[Data items]
--*--
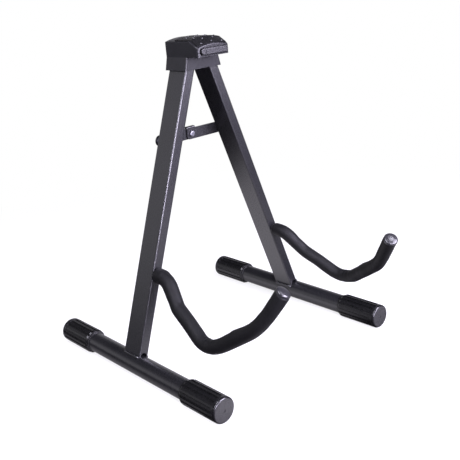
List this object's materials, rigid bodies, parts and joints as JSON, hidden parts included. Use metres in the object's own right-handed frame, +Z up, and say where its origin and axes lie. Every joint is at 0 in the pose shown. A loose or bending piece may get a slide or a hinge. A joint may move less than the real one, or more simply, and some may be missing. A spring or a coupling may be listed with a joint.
{
  "type": "folding guitar stand",
  "caption": "Black folding A-frame floor stand for a guitar: steel tube legs hinged in a plastic head, foam-covered cradle arms, ribbed foot caps and a folding brace.",
  "frame": {"origin": "on the floor, at the middle of the open stand's box", "axes": "+Z up; -Y is the front, where the guitar sits; +X to the right seen from the front"},
  "size_m": [0.3182, 0.3756, 0.3987],
  "materials": {
    "frame_steel": "black powder coat, semi-gloss",
    "fastener_steel": "blackened steel",
    "head_plastic": "black ABS, satin",
    "grip_rubber": "black textured rubber",
    "bumper_rubber": "dark grey rubber, satin",
    "arm_foam": "black closed-cell foam, matte",
    "tip_plastic": "black, glossy",
    "cap_plastic": "black soft plastic, semi-gloss"
  },
  "bodies": {
    "head": {"head_cover": "head_plastic", "head_back_plate": "head_plastic", "top_grip": "grip_rubber", "front_bumper": "bumper_rubber", "head_screws": "fastener_steel", "left_hinge_pin": "fastener_steel", "right_hinge_pin": "fastener_steel"},
    "left_leg": {"left_leg_tube": "frame_steel", "left_hinge_bush": "fastener_steel", "left_foot_bar": "frame_steel", "left_foot_weld": "frame_steel", "left_arm_rod": "frame_steel", "left_arm_weld": "frame_steel", "left_arm_foam": "arm_foam", "left_arm_tip": "tip_plastic", "left_front_foot_cap": "cap_plastic", "left_rear_foot_cap": "cap_plastic", "left_brace_rivet": "fastener_steel", "left_brace_spacer": "fastener_steel"},
    "right_leg": {"right_leg_tube": "frame_steel", "right_hinge_bush": "fastener_steel", "right_foot_bar": "frame_steel", "right_foot_weld": "frame_steel", "right_arm_rod": "frame_steel", "right_arm_weld": "frame_steel", "right_arm_foam": "arm_foam", "right_arm_tip": "tip_plastic", "right_front_foot_cap": "cap_plastic", "right_rear_foot_cap": "cap_plastic", "right_brace_rivet_tail": "fastener_steel"},
    "left_link": {"left_brace_link": "frame_steel", "brace_centre_rivet": "fastener_steel"},
    "right_link": {"right_brace_link": "frame_steel", "right_brace_rivet_head": "fastener_steel"}
  },
  "joints": [
    {"name": "left_leg_fold", "type": "hinge", "parent": "head", "child": "left_leg", "pos_m": [-0.013, 0.03893, 0.37661], "axis": [0, -1, 0], "range_deg": [0, 19.3]},
    {"name": "right_leg_fold", "type": "hinge", "parent": "head", "child": "right_leg", "pos_m": [0.013, 0.03893, 0.37661], "axis": [0, 1, 0], "range_deg": [0, 19.3]},
    {"name": "left_link_fold", "type": "hinge", "parent": "left_leg", "child": "left_link", "pos_m": [-0.04876, 0.03893, 0.27757], "axis": [0, -1, 0], "range_deg": [0, 54.1]},
    {"name": "right_link_fold", "type": "hinge", "parent": "left_link", "child": "right_link", "pos_m": [0, 0.03893, 0.27757], "axis": [0, 1, 0], "range_deg": [0, 146.7]}
  ],
  "couplings": [
    {"joint": "right_leg_fold", "follows": "left_leg_fold", "ratio": 1},
    {"joint": "left_link_fold", "follows": "left_leg_fold", "ratio": 2.798},
    {"joint": "right_link_fold", "follows": "left_leg_fold", "ratio": 7.596}
  ]
}
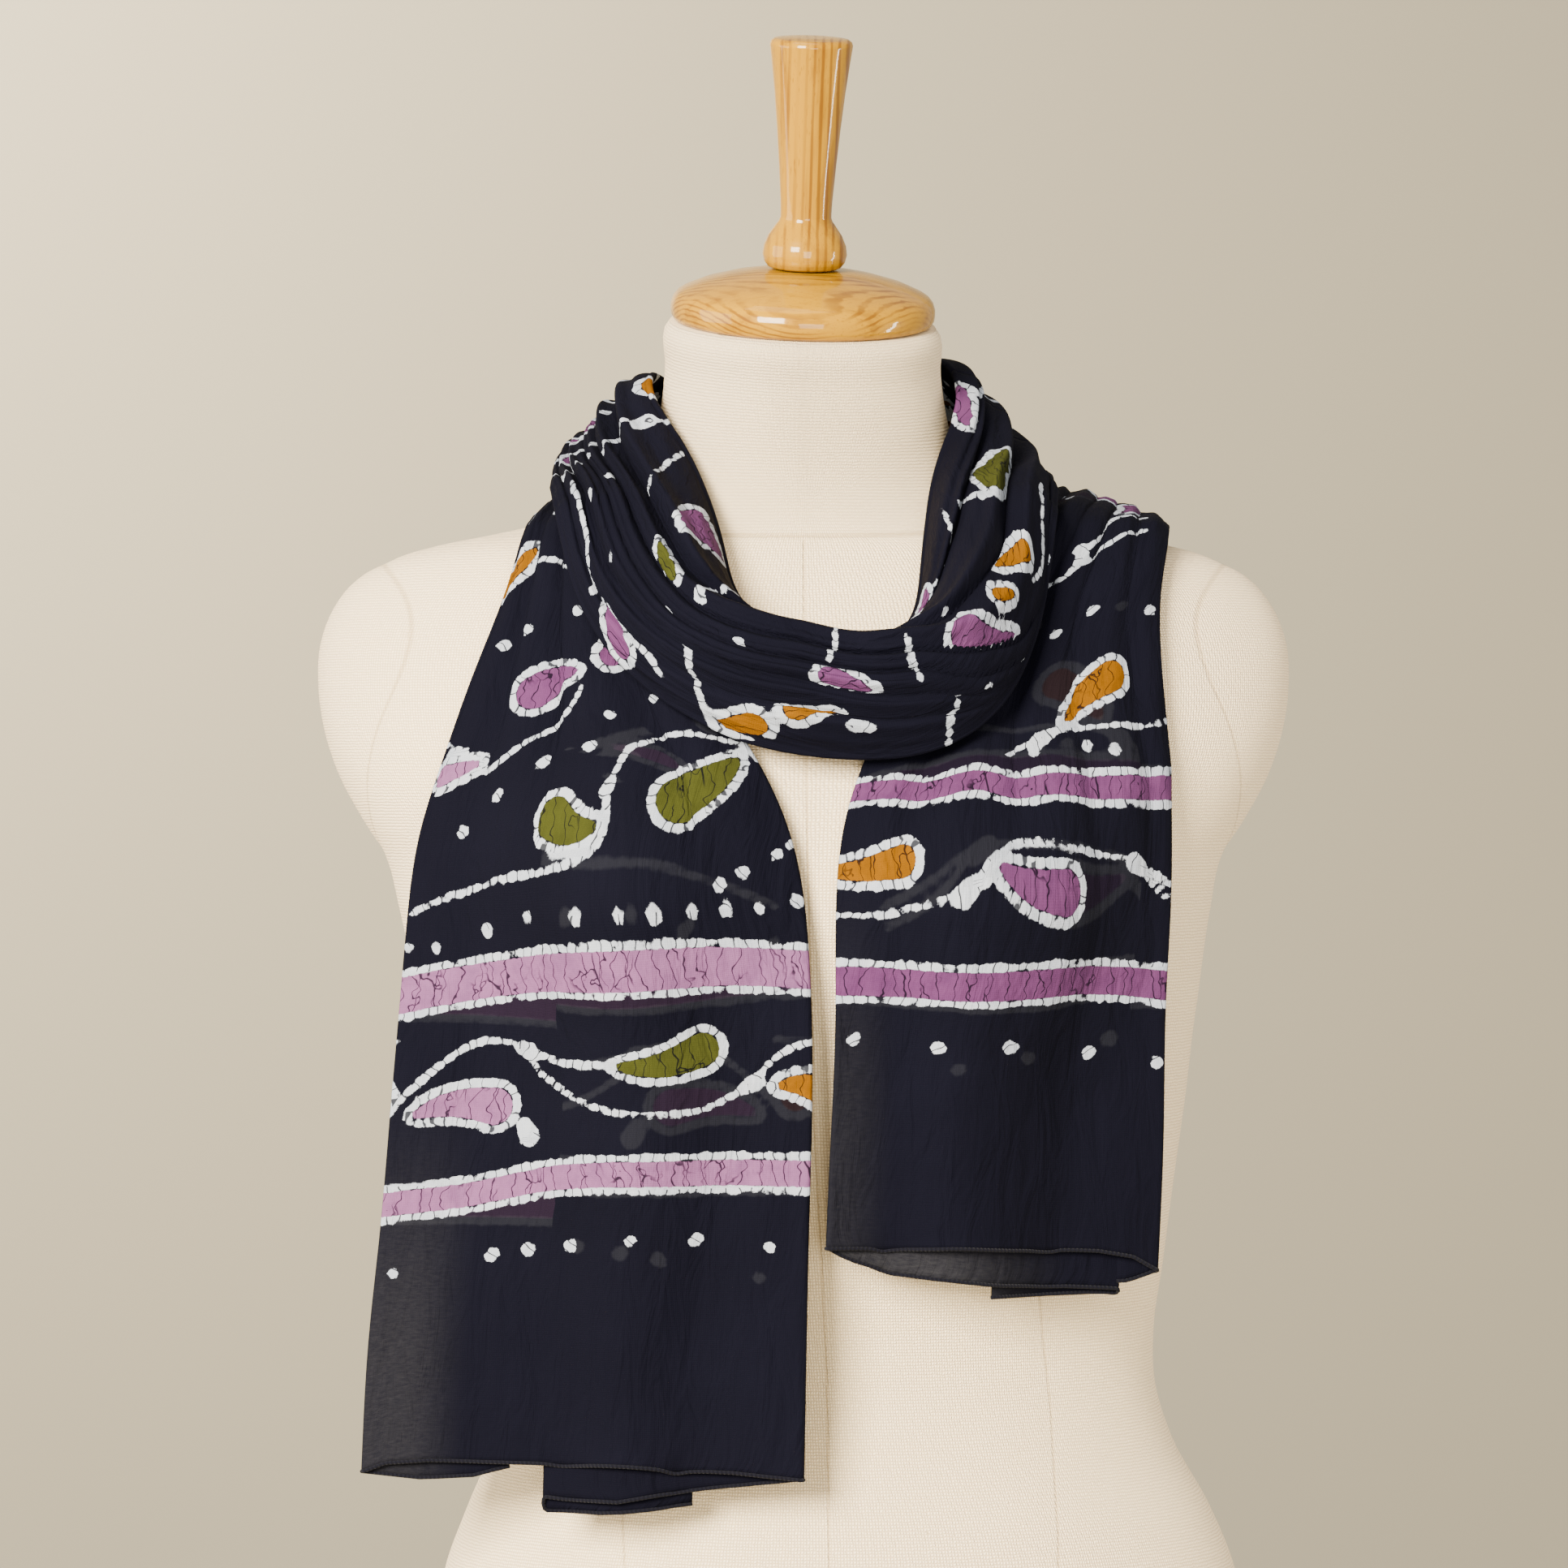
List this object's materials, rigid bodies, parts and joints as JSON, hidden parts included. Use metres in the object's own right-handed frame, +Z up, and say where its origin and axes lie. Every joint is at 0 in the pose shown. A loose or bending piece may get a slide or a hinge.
--*--
Written instruction: Extract all of the data exactly as written.

Reply to the task:
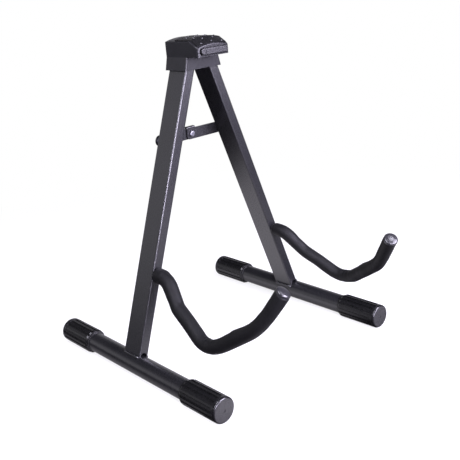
List this object's materials, rigid bodies, parts and joints as JSON, hidden parts included. Use metres in the object's own right-handed frame, +Z up, and say where its origin and axes lie. Every joint is at 0 in the pose shown. A loose or bending piece may get a slide or a hinge. A joint may move less than the real one, or more simply, and some may be missing. A spring or a coupling may be listed with a joint.
{
  "type": "folding guitar stand",
  "caption": "Black folding A-frame floor stand for a guitar: steel tube legs hinged in a plastic head, foam-covered cradle arms, ribbed foot caps and a folding brace.",
  "frame": {"origin": "on the floor, at the middle of the open stand's box", "axes": "+Z up; -Y is the front, where the guitar sits; +X to the right seen from the front"},
  "size_m": [0.3182, 0.3756, 0.3987],
  "materials": {
    "frame_steel": "black powder coat, semi-gloss",
    "fastener_steel": "blackened steel",
    "head_plastic": "black ABS, satin",
    "grip_rubber": "black textured rubber",
    "bumper_rubber": "dark grey rubber, satin",
    "arm_foam": "black closed-cell foam, matte",
    "tip_plastic": "black, glossy",
    "cap_plastic": "black soft plastic, semi-gloss"
  },
  "bodies": {
    "head": {"head_cover": "head_plastic", "head_back_plate": "head_plastic", "top_grip": "grip_rubber", "front_bumper": "bumper_rubber", "head_screws": "fastener_steel", "left_hinge_pin": "fastener_steel", "right_hinge_pin": "fastener_steel"},
    "left_leg": {"left_leg_tube": "frame_steel", "left_hinge_bush": "fastener_steel", "left_foot_bar": "frame_steel", "left_foot_weld": "frame_steel", "left_arm_rod": "frame_steel", "left_arm_weld": "frame_steel", "left_arm_foam": "arm_foam", "left_arm_tip": "tip_plastic", "left_front_foot_cap": "cap_plastic", "left_rear_foot_cap": "cap_plastic", "left_brace_rivet": "fastener_steel", "left_brace_spacer": "fastener_steel"},
    "right_leg": {"right_leg_tube": "frame_steel", "right_hinge_bush": "fastener_steel", "right_foot_bar": "frame_steel", "right_foot_weld": "frame_steel", "right_arm_rod": "frame_steel", "right_arm_weld": "frame_steel", "right_arm_foam": "arm_foam", "right_arm_tip": "tip_plastic", "right_front_foot_cap": "cap_plastic", "right_rear_foot_cap": "cap_plastic", "right_brace_rivet_tail": "fastener_steel"},
    "left_link": {"left_brace_link": "frame_steel", "brace_centre_rivet": "fastener_steel"},
    "right_link": {"right_brace_link": "frame_steel", "right_brace_rivet_head": "fastener_steel"}
  },
  "joints": [
    {"name": "left_leg_fold", "type": "hinge", "parent": "head", "child": "left_leg", "pos_m": [-0.013, 0.03893, 0.37661], "axis": [0, -1, 0], "range_deg": [0, 19.3]},
    {"name": "right_leg_fold", "type": "hinge", "parent": "head", "child": "right_leg", "pos_m": [0.013, 0.03893, 0.37661], "axis": [0, 1, 0], "range_deg": [0, 19.3]},
    {"name": "left_link_fold", "type": "hinge", "parent": "left_leg", "child": "left_link", "pos_m": [-0.04876, 0.03893, 0.27757], "axis": [0, -1, 0], "range_deg": [0, 54.1]},
    {"name": "right_link_fold", "type": "hinge", "parent": "left_link", "child": "right_link", "pos_m": [0, 0.03893, 0.27757], "axis": [0, 1, 0], "range_deg": [0, 146.7]}
  ],
  "couplings": [
    {"joint": "right_leg_fold", "follows": "left_leg_fold", "ratio": 1},
    {"joint": "left_link_fold", "follows": "left_leg_fold", "ratio": 2.798},
    {"joint": "right_link_fold", "follows": "left_leg_fold", "ratio": 7.596}
  ]
}
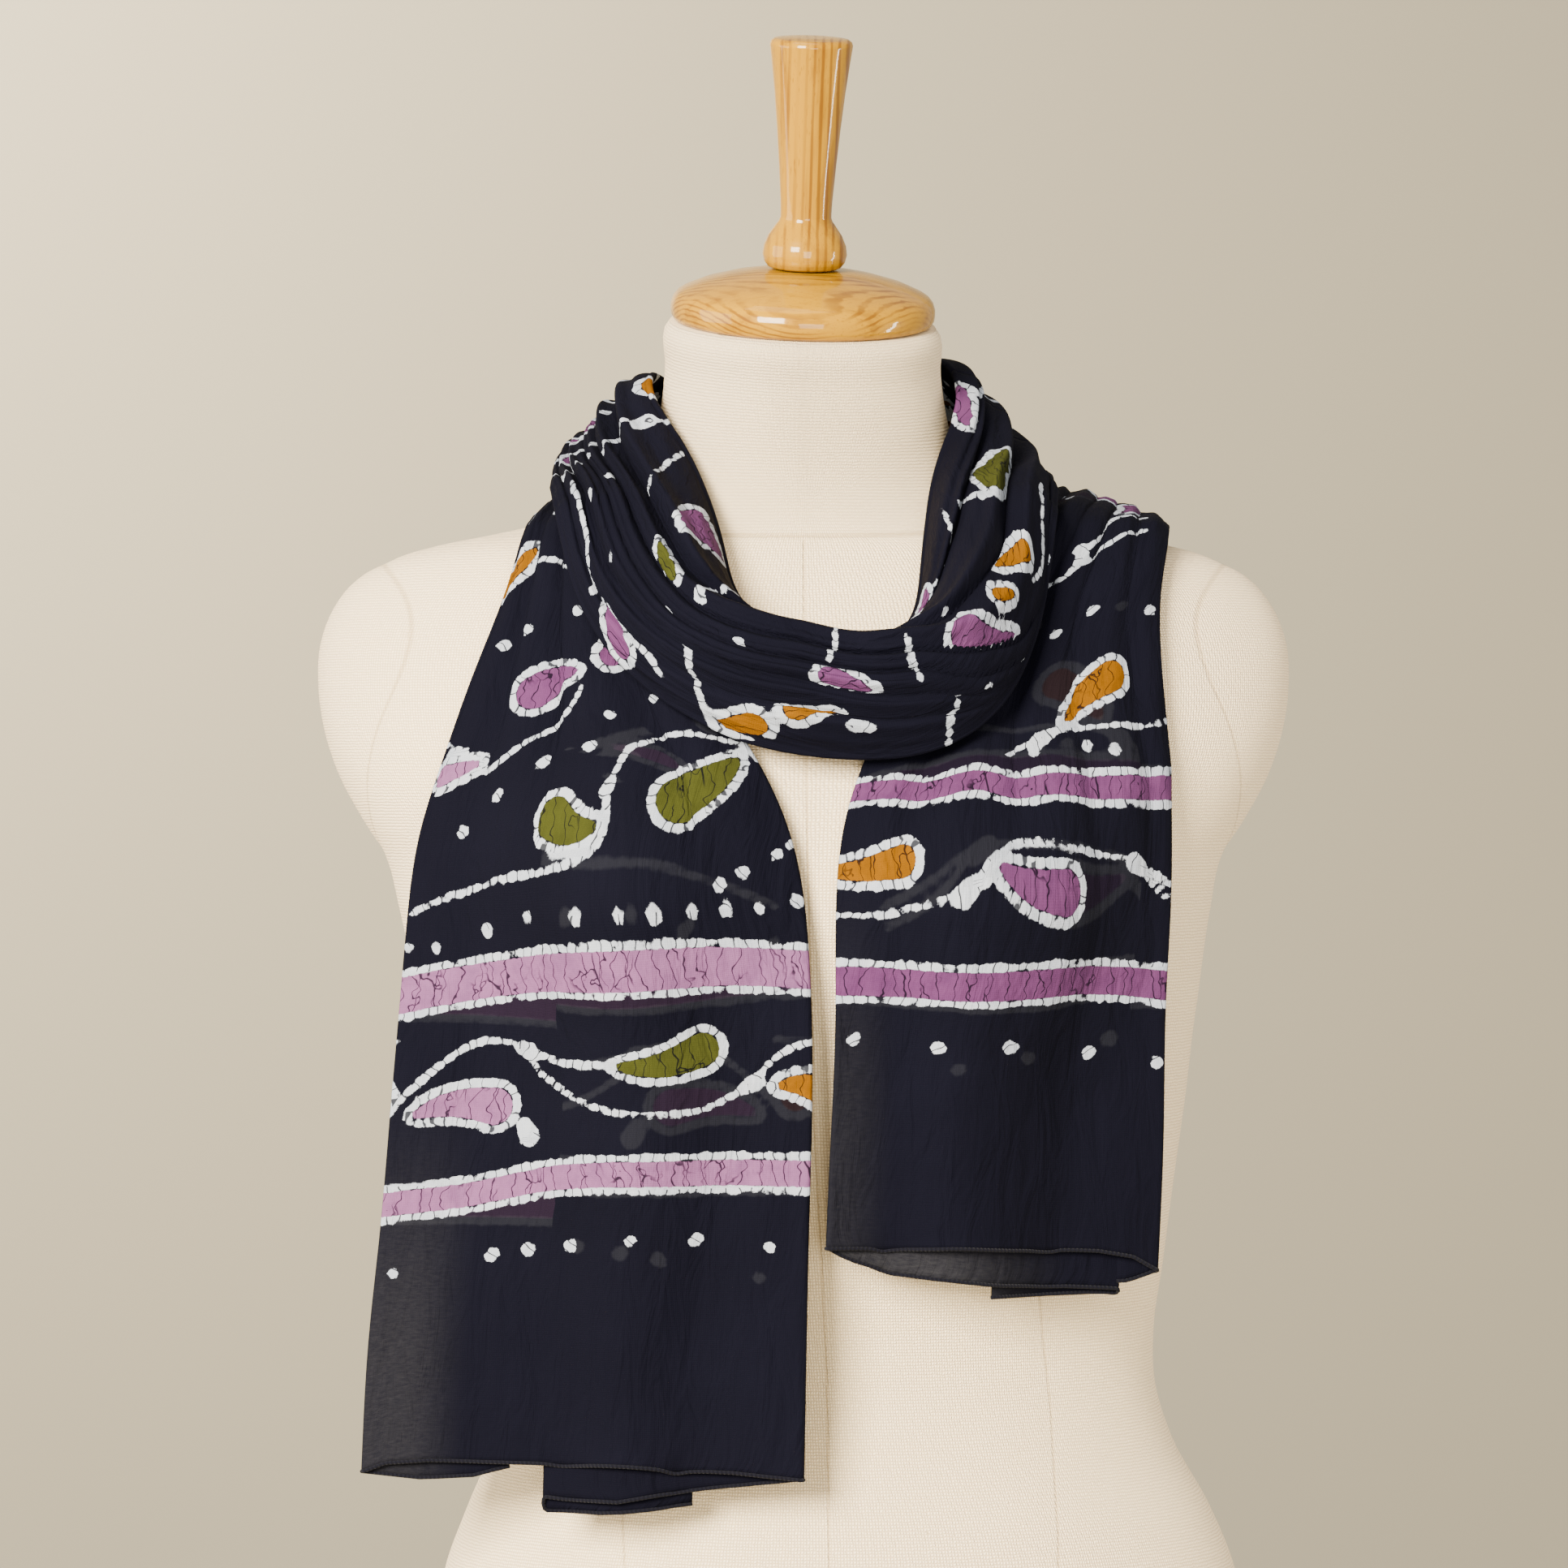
List this object's materials, rigid bodies, parts and joints as JSON, hidden parts included. Use metres in the object's own right-handed frame, +Z up, and say where its origin and axes lie. Every joint is at 0 in the pose shown. A loose or bending piece may get a slide or a hinge.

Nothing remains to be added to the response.